Le général de Failly était resté à Civita-Vecchia, tandis que le général Polhès décidait de la journée de Mentana ; le lendemain il transportait son quartier-général à Rome. Son rapport, qui n’était pas destiné à la publicité, parut dans le Moniteur sans être revu ni corrigé ; il eut le plus fâcheux retentissement. Il imprima à notre intervention un caractère odieux qu’elle n’avait certes pas. Il est des mots irréfléchis dont le souvenir ne s’efface pas. « Surveillez votre parole, dit un proverbe florentin, correctif piquant du Verba volant, car elle porte et peut se retourner contre vous : les actes, au contraire, se discutent et s’interprètent. »

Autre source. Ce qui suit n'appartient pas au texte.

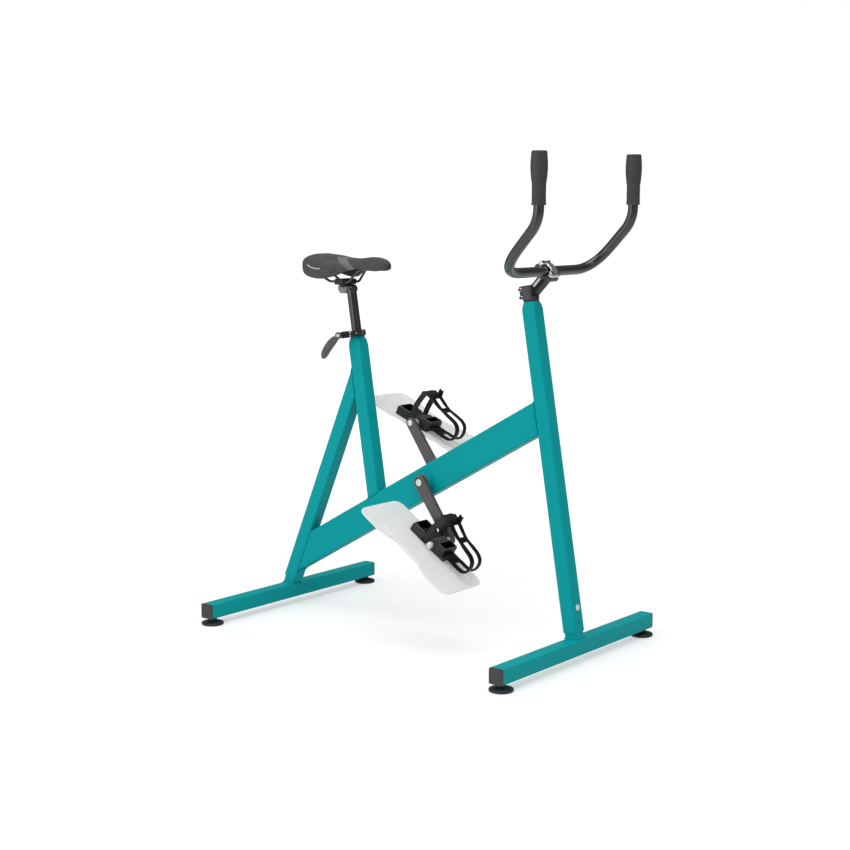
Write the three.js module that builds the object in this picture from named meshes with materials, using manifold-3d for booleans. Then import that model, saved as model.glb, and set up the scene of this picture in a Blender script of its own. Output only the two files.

Les premières dépêches de Mentana avaient laissé l’Italie assez indifférente ; on’ avait cru qu’il ne s’agissait que d’une passe d’armes entre les volontaires et les soldats du pape. Mais l’indignation éclata, les passions firent explosion lorsqu’on apprit que des bataillons français étaient intervenus dans la lutte et que les Italiens avaient été littéralement fauchés par le feu meurtrier de notre tir. « Les soldats de la France, disaient les journaux, autrefois portés par le souffle de la révolution, renversaient au pas de course les gouvernemens monarchiques de la vieille Europe. Ils heurtaient quelquefois les nations en passant, mais des plis de leur drapeau tombaient partout sur les peuples appelés à une vie nouvelle, les idées divines du droit, de la justice et de la liberté. Comme leur rôle est changé aujourd’hui ! Les voilà qui marchent à la suite d’une armée de mercenaires recrutés par l’absolutisme. Ils ne se jettent pas dans les batailles, ils s’y glissent subrepticement. Ils ont pour adversaires des soldats mal armés, mal vêtus, épuisés par les privations et les fatigues, l’ombre malheureuse d’une armée que la passion seule de la liberté tient encore debout. Est-ce donc là une page que l’on prétend coudre au livre radieux des victoires de la France ? Qu’en diraient les vieux soldats de la république et de l’empire s’ils pouvaient assister à un pareil spectacle ? »

L’Italie se sentait blessée au cœur ; ses plaintes ne pouvaient nous surprendre, malgré leur injustice. Elle se méprenait sur le but et le caractère de notre intervention. Ce n’était pas pour mesurer la

  1. Dépêches du comte Armand et du baron de La Villestreux.